WHAT TO DO = Collect each line holding the string "hinge".

** START DATA TO PROCESS **

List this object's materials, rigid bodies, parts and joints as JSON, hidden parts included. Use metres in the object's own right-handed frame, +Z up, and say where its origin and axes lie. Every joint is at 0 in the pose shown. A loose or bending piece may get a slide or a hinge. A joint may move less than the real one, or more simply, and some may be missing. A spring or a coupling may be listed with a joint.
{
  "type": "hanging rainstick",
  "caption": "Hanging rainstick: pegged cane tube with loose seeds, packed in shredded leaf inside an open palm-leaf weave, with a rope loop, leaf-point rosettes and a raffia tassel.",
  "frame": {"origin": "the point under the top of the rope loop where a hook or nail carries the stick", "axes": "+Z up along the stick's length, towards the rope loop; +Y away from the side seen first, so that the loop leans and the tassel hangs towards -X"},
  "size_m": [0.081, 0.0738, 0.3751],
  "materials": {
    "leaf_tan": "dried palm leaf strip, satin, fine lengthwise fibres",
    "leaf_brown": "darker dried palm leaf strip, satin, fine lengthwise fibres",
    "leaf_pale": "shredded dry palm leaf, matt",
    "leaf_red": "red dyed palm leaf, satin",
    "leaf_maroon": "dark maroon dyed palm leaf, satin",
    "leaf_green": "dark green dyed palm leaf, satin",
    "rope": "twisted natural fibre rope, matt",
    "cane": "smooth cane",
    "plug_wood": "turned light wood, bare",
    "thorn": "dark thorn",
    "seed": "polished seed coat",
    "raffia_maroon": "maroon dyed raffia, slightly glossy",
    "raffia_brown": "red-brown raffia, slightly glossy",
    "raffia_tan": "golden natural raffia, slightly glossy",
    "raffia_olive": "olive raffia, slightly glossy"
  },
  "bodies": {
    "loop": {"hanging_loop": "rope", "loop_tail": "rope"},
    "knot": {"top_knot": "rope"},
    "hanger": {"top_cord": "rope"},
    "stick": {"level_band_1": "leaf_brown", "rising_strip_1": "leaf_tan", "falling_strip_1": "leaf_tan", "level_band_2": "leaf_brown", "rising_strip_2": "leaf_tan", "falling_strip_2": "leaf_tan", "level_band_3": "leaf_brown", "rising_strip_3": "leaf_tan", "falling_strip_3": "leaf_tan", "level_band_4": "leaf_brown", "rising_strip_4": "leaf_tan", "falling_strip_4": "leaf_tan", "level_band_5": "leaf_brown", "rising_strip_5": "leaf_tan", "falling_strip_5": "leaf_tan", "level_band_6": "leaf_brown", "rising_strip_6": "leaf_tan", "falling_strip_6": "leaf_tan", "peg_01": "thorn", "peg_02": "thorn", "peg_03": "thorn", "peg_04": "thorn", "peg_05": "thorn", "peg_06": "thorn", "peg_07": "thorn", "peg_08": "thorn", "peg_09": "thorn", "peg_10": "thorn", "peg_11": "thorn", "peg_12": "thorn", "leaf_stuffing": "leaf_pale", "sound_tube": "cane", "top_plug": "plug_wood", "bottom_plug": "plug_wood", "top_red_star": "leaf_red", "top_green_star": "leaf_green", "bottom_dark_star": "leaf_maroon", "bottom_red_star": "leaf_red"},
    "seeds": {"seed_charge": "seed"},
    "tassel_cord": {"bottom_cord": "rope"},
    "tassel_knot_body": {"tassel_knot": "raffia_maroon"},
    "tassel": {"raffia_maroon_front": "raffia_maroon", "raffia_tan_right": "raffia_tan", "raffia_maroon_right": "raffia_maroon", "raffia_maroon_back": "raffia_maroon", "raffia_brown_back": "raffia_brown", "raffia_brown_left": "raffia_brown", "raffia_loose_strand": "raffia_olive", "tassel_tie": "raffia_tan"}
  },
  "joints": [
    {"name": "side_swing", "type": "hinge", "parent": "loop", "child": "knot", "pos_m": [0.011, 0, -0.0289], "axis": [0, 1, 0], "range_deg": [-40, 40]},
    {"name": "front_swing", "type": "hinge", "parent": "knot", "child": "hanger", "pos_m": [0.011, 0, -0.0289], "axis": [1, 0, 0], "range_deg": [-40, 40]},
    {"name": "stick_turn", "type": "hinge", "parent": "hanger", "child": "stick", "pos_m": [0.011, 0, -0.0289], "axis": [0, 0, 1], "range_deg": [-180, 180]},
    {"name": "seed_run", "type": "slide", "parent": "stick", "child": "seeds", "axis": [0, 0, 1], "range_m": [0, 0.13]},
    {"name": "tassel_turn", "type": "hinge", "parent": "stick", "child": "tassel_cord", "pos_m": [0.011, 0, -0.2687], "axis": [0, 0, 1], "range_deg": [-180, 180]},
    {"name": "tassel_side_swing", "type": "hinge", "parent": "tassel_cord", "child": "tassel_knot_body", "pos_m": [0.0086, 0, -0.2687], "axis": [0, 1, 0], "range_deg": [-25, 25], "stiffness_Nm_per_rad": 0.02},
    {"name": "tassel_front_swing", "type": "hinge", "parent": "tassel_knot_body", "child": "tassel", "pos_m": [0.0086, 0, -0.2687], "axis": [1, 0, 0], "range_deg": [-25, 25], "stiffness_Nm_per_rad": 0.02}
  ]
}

** END DATA TO PROCESS **
** START DATA TO PROCESS **

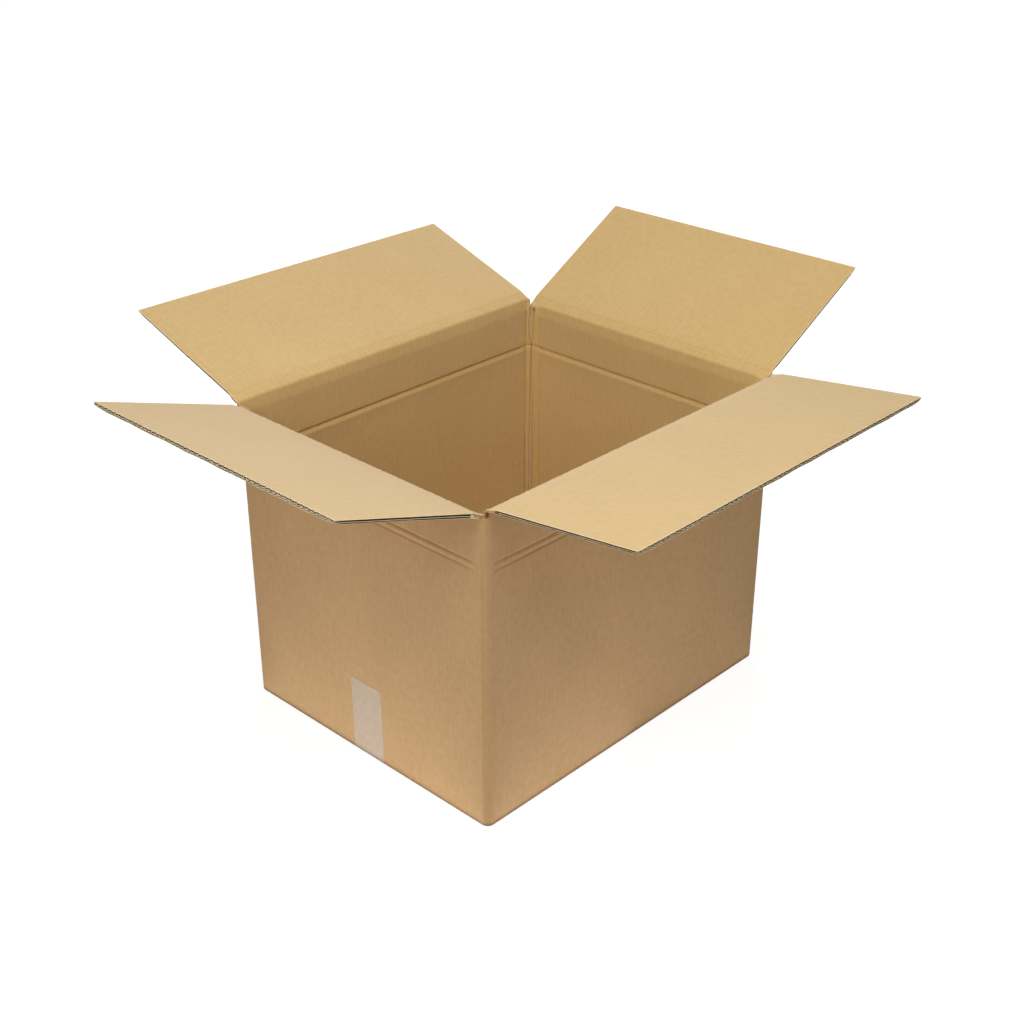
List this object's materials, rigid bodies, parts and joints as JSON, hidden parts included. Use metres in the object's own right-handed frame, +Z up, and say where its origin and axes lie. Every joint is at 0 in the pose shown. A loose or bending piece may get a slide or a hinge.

** END DATA TO PROCESS **

CORRECT OUTPUT =
List this object's materials, rigid bodies, parts and joints as JSON, hidden parts included. Use metres in the object's own right-handed frame, +Z up, and say where its origin and axes lie. Every joint is at 0 in the pose shown. A loose or bending piece may get a slide or a hinge. A joint may move less than the real one, or more simply, and some may be missing. A spring or a coupling may be listed with a joint.
    {"name": "side_swing", "type": "hinge", "parent": "loop", "child": "knot", "pos_m": [0.011, 0, -0.0289], "axis": [0, 1, 0], "range_deg": [-40, 40]},
    {"name": "front_swing", "type": "hinge", "parent": "knot", "child": "hanger", "pos_m": [0.011, 0, -0.0289], "axis": [1, 0, 0], "range_deg": [-40, 40]},
    {"name": "stick_turn", "type": "hinge", "parent": "hanger", "child": "stick", "pos_m": [0.011, 0, -0.0289], "axis": [0, 0, 1], "range_deg": [-180, 180]},
    {"name": "tassel_turn", "type": "hinge", "parent": "stick", "child": "tassel_cord", "pos_m": [0.011, 0, -0.2687], "axis": [0, 0, 1], "range_deg": [-180, 180]},
    {"name": "tassel_side_swing", "type": "hinge", "parent": "tassel_cord", "child": "tassel_knot_body", "pos_m": [0.0086, 0, -0.2687], "axis": [0, 1, 0], "range_deg": [-25, 25], "stiffness_Nm_per_rad": 0.02},
    {"name": "tassel_front_swing", "type": "hinge", "parent": "tassel_knot_body", "child": "tassel", "pos_m": [0.0086, 0, -0.2687], "axis": [1, 0, 0], "range_deg": [-25, 25], "stiffness_Nm_per_rad": 0.02}
List this object's materials, rigid bodies, parts and joints as JSON, hidden parts included. Use metres in the object's own right-handed frame, +Z up, and say where its origin and axes lie. Every joint is at 0 in the pose shown. A loose or bending piece may get a slide or a hinge.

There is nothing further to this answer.